> [Raw data]

## begin

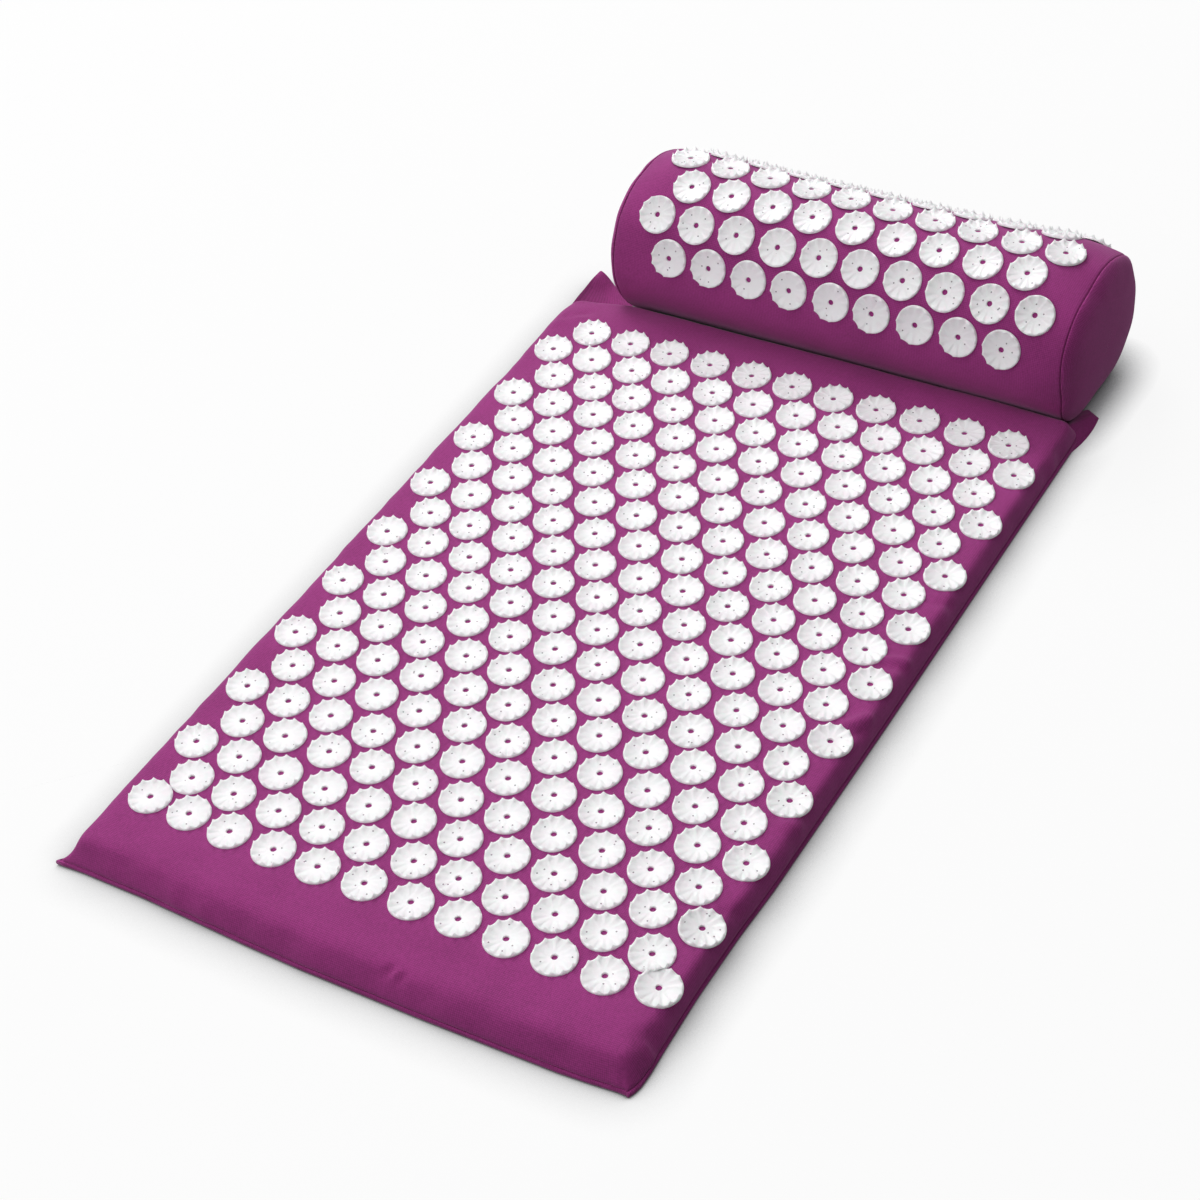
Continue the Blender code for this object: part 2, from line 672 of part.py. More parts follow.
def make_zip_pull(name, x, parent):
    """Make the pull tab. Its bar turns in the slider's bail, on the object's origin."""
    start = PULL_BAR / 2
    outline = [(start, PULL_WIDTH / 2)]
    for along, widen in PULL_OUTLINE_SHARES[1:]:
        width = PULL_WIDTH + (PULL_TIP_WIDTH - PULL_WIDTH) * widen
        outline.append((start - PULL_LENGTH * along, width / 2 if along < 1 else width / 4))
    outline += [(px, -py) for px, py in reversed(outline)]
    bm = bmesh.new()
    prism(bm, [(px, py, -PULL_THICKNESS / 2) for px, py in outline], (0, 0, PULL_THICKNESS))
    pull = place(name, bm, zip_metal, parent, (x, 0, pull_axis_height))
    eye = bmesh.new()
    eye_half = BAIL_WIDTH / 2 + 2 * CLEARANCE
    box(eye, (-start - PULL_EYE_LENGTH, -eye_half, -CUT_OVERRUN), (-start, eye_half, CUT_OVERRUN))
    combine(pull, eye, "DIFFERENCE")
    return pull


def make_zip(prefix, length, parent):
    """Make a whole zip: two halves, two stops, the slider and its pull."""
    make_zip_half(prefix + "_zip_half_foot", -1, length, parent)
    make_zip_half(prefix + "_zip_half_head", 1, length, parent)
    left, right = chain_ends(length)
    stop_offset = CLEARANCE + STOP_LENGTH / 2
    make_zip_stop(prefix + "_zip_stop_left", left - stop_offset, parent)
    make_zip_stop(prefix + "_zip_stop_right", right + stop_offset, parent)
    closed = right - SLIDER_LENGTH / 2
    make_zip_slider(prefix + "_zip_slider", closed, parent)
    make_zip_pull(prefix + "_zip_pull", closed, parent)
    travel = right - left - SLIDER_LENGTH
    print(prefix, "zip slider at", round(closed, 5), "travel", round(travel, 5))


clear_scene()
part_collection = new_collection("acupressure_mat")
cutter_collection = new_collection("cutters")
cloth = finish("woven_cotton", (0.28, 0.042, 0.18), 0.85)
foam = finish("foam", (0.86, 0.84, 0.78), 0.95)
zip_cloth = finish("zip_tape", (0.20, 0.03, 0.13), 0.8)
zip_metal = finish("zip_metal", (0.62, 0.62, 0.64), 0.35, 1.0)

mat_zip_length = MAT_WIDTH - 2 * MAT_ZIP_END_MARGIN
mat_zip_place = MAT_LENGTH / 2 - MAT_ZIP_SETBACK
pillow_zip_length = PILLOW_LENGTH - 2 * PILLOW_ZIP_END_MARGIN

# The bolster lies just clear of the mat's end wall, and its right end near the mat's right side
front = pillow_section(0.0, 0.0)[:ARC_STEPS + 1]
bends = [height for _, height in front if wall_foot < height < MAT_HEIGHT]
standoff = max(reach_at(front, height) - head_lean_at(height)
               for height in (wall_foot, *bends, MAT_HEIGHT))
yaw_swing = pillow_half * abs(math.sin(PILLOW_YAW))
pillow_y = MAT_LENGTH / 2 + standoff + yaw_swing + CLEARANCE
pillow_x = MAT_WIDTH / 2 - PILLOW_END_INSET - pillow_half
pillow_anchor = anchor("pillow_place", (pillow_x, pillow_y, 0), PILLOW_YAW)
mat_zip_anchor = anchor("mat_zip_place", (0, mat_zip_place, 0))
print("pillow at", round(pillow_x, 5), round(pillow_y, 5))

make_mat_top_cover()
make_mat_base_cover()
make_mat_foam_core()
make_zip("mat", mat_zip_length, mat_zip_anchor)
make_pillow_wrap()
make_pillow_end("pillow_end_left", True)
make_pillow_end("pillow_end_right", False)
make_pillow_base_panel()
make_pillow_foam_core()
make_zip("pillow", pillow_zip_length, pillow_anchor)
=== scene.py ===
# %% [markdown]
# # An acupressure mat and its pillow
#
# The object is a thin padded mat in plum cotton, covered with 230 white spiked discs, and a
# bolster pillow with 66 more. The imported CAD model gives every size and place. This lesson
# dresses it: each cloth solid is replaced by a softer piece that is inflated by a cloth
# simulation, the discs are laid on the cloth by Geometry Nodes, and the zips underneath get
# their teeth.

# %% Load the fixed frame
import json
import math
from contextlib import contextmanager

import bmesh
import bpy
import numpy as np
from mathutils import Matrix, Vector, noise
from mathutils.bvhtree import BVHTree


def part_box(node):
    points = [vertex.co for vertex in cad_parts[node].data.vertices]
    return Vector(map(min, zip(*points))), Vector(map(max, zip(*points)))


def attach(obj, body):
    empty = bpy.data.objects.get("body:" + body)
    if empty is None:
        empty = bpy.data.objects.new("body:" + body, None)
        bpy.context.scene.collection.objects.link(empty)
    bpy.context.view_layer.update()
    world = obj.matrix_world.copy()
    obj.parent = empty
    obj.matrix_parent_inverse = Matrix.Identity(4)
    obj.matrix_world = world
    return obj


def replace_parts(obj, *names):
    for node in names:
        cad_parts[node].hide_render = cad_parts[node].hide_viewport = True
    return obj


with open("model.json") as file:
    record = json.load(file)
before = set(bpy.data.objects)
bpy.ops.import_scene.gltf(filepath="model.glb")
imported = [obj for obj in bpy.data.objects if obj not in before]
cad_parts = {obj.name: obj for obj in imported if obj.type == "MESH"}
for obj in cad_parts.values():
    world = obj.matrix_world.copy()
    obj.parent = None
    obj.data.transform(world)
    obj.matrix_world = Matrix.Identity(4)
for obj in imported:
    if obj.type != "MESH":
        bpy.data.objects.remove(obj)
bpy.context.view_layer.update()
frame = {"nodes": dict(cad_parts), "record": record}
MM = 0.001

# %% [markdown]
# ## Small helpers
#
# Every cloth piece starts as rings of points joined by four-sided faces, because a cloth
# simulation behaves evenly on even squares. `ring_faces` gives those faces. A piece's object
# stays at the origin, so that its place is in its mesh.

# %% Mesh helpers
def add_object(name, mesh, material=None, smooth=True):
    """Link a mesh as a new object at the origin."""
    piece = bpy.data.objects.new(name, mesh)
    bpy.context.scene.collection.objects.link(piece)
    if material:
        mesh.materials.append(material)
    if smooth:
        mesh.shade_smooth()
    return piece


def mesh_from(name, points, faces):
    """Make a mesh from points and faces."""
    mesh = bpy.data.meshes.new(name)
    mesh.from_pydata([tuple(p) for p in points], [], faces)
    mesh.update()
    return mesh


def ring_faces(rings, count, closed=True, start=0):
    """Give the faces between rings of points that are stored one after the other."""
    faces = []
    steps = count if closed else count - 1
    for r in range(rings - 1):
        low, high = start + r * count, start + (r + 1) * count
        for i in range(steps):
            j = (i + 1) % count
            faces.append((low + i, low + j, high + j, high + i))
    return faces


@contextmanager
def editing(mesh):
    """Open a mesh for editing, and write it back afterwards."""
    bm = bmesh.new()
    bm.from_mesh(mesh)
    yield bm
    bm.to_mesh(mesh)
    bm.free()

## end

Count the lines that hold the string "Vector" and state that number alone.

2